Tuesday, June 30, 2015

You Can’t Go Home Again






In spite of his works and remarkable teachings, Jesus’ family and old friends treated him with skepticism. In a culture that measured a person's worth by their place in society, Jesus had clearly overstepped his bounds. After all, he was “just” a carpenter and as such, was relegated to a lowly place in society at that time. Carpenters were itinerant workers who left their home and went from town to town to seek employment. Their families were often left without financial security while they were away. Their time away and loss of economic support or social position often caused them to lose the respect of their own families whom they “abandoned.” By daring to step above his station in life he did not fit into the world of His family and old friends. He, despite his notoriety, was no longer what his home town folks of Nazareth expected him to be. They did not trust him. So, he went back out on the road to serve the surrounding villages. Although Jesus went home, he wasn’t made to feel at home (Mark 6:1-13).

Several years ago I was faced with having to leave a job and career to which I was totally committed and loved for over 30 years. A corporate reorganization resulted in my position and group being eliminated and absorbed. No, they said I wasn’t being fired; "your performance was exemplary; it’s just that your position would no longer exist.” The music stopped; my chair was gone, and now I had to leave a place where I was no longer wanted.

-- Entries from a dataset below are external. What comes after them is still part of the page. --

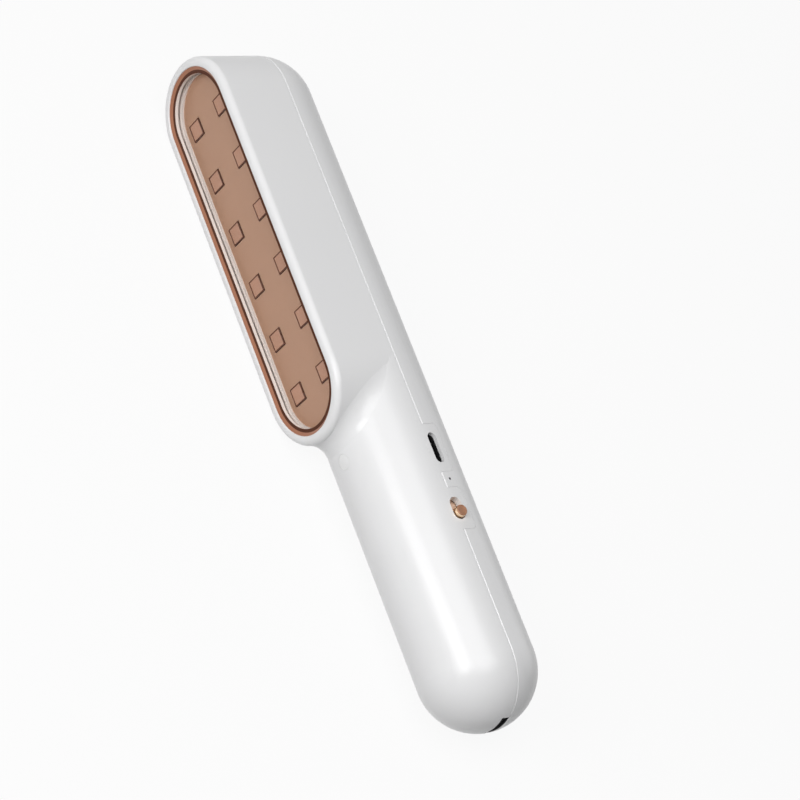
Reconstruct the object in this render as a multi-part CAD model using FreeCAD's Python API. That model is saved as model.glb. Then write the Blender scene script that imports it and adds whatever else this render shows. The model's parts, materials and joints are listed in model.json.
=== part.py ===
import FreeCAD, Part
import math
import os

V = FreeCAD.Vector

# A hand-held light wand: a long head with a sunk oval window, on a round handle.
# The pieces are drawn about the handle's axis: +X runs from the handle's round end (x = 0)
# to the head's tip, +Y faces the way the window faces, and +Z is the side with the
# charging socket and the switch. Millimetres throughout. save() moves the finished wand
# so that it lies on its other side, with the middle of its footprint at the origin.

# Outer form
HANDLE_LENGTH = 84.2      # handle's round end to the head's end wall
HEAD_LENGTH = 114.2
RADIUS = 15.8             # handle radius, and half the head's width
HEAD_FRONT = 20.25        # rim face, in front of the handle's axis
RIM_ROUND = 1.7           # outer edge of the rim
NECK_ROUND = 5.0          # hollow round where the head's end wall meets the handle, in front
NECK_FADE = 16            # power that makes the round die out late towards the head's sides
NECK_BITE = 0.02          # the round runs this far into both walls, so that it joins them
NECK_LEDGE = 0.1          # and stops this far behind the start of the rim's round
NECK_SWEEP = 0.98         # share of the head's half width that the hollow round reaches
NECK_SLICES = 31
FUSE_TOLERANCE = 0.001
WALL = 2.0

# Parting of the two shells
PARTING_Y = -0.3
SEAM_BEVEL = 0.2
TONGUE_THICKNESS = 0.9
TONGUE_DEPTH = 1.6
FIT = 0.1                 # gap between fixed pieces that slide together in assembly
TAB_REACH = 4.9           # how far the front shell's two tabs pass the parting plane
TAB_CORNER = 1.5
TAB_GAP = 0.05            # between a tab and its notch
SOCKET_TAB_WIDTH = 13.8
SWITCH_TAB_WIDTH = 11.8

# Window and what lies behind it, from the rim backwards
RIM_WIDTH = 2.65
RIM_INNER_ROUND = 0.3
LIP_THICKNESS = 0.45
TRIM_THICKNESS = 1.4
TRIM_PROUD = 1.86         # trim ring stands this far inside the rim's opening
TRIM_BEVEL = 0.95         # width of the trim's sloping front, next to the rim
TRIM_DROP = 0.48          # the flat ledge inside the slope lies this far behind the lip
STACK_GAP = 0.15          # side gap between the shell and the pieces of the window stack
SPACER_UPPER_INSET = 3.05 # spacer ring's three inner walls, measured in from the head's side
SPACER_MIDDLE_INSET = 3.7
SPACER_LOWER_INSET = 4.4
SPACER_UPPER_STEP = 0.87  # heights of its two steps above the reflector
SPACER_LOWER_STEP = 0.45
SPACER_HEIGHT = 2.1
LENS_THICKNESS = 1.0
REFLECTOR_THICKNESS = 1.3
LED_BOARD_THICKNESS = 1.6
SPREADER_THICKNESS = 1.5

# Light-emitting squares
LED_SIZE = 5.0
LED_PROUD = 0.3
LED_GAP = 0.15
LED_ROWS = 6
LED_FROM_END = 16.475     # middle of the first and last rows, from the head's ends
LED_PITCH_CROSS = 13.3

# Screws that clamp the spreader, the board and the reflector together
SCREW_RADIUS = 1.0
SCREW_HEAD_RADIUS = 1.9
SCREW_HEAD_HEIGHT = 1.3
SCREW_BITE = 0.8
SCREW_CLEARANCE = 0.1
SCREW_SLOT = 0.5

# Posts that carry the window stack
POST_RADIUS = 2.2
POST_CROSS = 8.0
POST_ROWS = 3

# Battery and its cradle
BATTERY_LENGTH = 65.0
BATTERY_CAP_RADIUS = 3.2
BATTERY_CAP_HEIGHT = 1.0
BATTERY_START = 13.8
BATTERY_SIDE_GAP = 0.4
ELECTRONICS_SPACE = 9.0   # left beside the battery for the control board and its parts
CRADLE_GAP = 0.2
RIB_THICKNESS = 1.6
BATTERY_TAB_WIDTH = 6.0
BATTERY_TAB_THICKNESS = 0.3
FOAM_THICKNESS = 3.0
FOAM_INSET = 3.2          # foam's sides lie this far inside the battery's round
FRONT_RIBS = (0.3, 0.62)  # where the ribs stand, as shares of the battery's length
REAR_RIBS = (0.12, 0.46, 0.8)

# Control board, side on to the socket and the switch
BOARD_FROM_HEAD = 0.2     # these are measured back along the handle from the head
BOARD_LENGTH = 38.0
BOARD_EDGE_GAP = 1.77     # between the board's front edges and the wall
BOARD_THICKNESS = 1.2
BOARD_OVER_BATTERY = 1.2
GUIDE_LENGTH = 3.0
GUIDE_WIDTH = 6.0
GUIDE_LIP = 1.2

# Charging socket
SOCKET_FROM_HEAD = 12.4
SOCKET_Y = -1.75
SOCKET_MOUTH_LENGTH = 8.6
SOCKET_MOUTH_WIDTH = 2.8
SOCKET_SHELL_LENGTH = 8.94
SOCKET_SHELL_WIDTH = 3.26
SOCKET_SHELL_WALL = 0.3
SOCKET_TONGUE_LENGTH = 6.7
SOCKET_TONGUE_WIDTH = 0.7
SOCKET_TONGUE_SHORT = 0.8
SOCKET_SKIN = 1.35        # wall left in front of the socket's shell

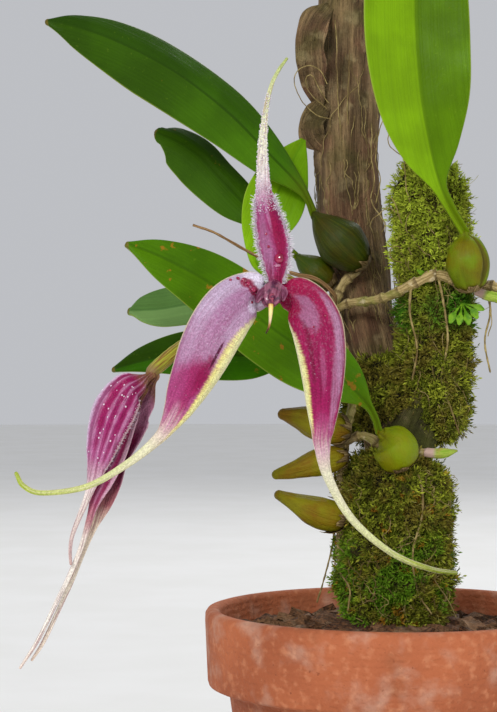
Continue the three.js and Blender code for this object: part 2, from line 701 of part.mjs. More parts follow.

How was that possible? I had to uproot my family and an established lifestyle, leave my friends behind and go to a place where I was wanted…but just not here anymore.


Little did I know at the time that this pain and anguish would lead to new opportunities, personal growth and a transformation of sorts that would not have been possible had I remained anchored in that comfortable place. Little did I know that what seemed like an interminably difficult period of loss and “exile” protected me from the peril and upheaval awaiting those in that place I left behind. Little did I know then that in the long run, it was all for the best… and all part of a plan.

Despite having walked the dusty roads of Nazareth he knew so well from his earliest beginnings, his childhood, Jesus was rejected by friends and family. It was as if they did not know him. He was amazed at their lack of faith. It’s not a comfortable scene for us to imagine? Bur then, Padovano writes “home is not a place; it is an attitude which depends on how much we are able to feel at home with ourselves as well as others. Home is something which happens to a person; homecoming has less to do with geography than it has to do with a sense of personal integrity or inner wholeness… The most redemptive all experiences is that by which the human heart is reconciled with itself. One does not remain with his family if he is not heard or listened to or if he gains attention only if he makes an enormous effort or if he is loved merely when he happens to agree with his family.” (Anthony Padovano, Dawn Without Darkness, pp 28, 34)

1 comment:

  1. The comment that Jesus is "son of Mary" was likely intended as a reference to the circumstances of her pregnancy, which would be known to the neighbors, so it was also a put-down.
    Nazareth was a backwater, a no-place. In the Gospel, Nathaniel comments, "Can anything good come out of Nazareth?" The people seem to have internalized their inferiority. They were nothing, so how could he-- one of them-- be anything?
    Jesus' message is that God loves all the children, regardless of place origin. Our family is the People of God; our home is the Kingdom of God.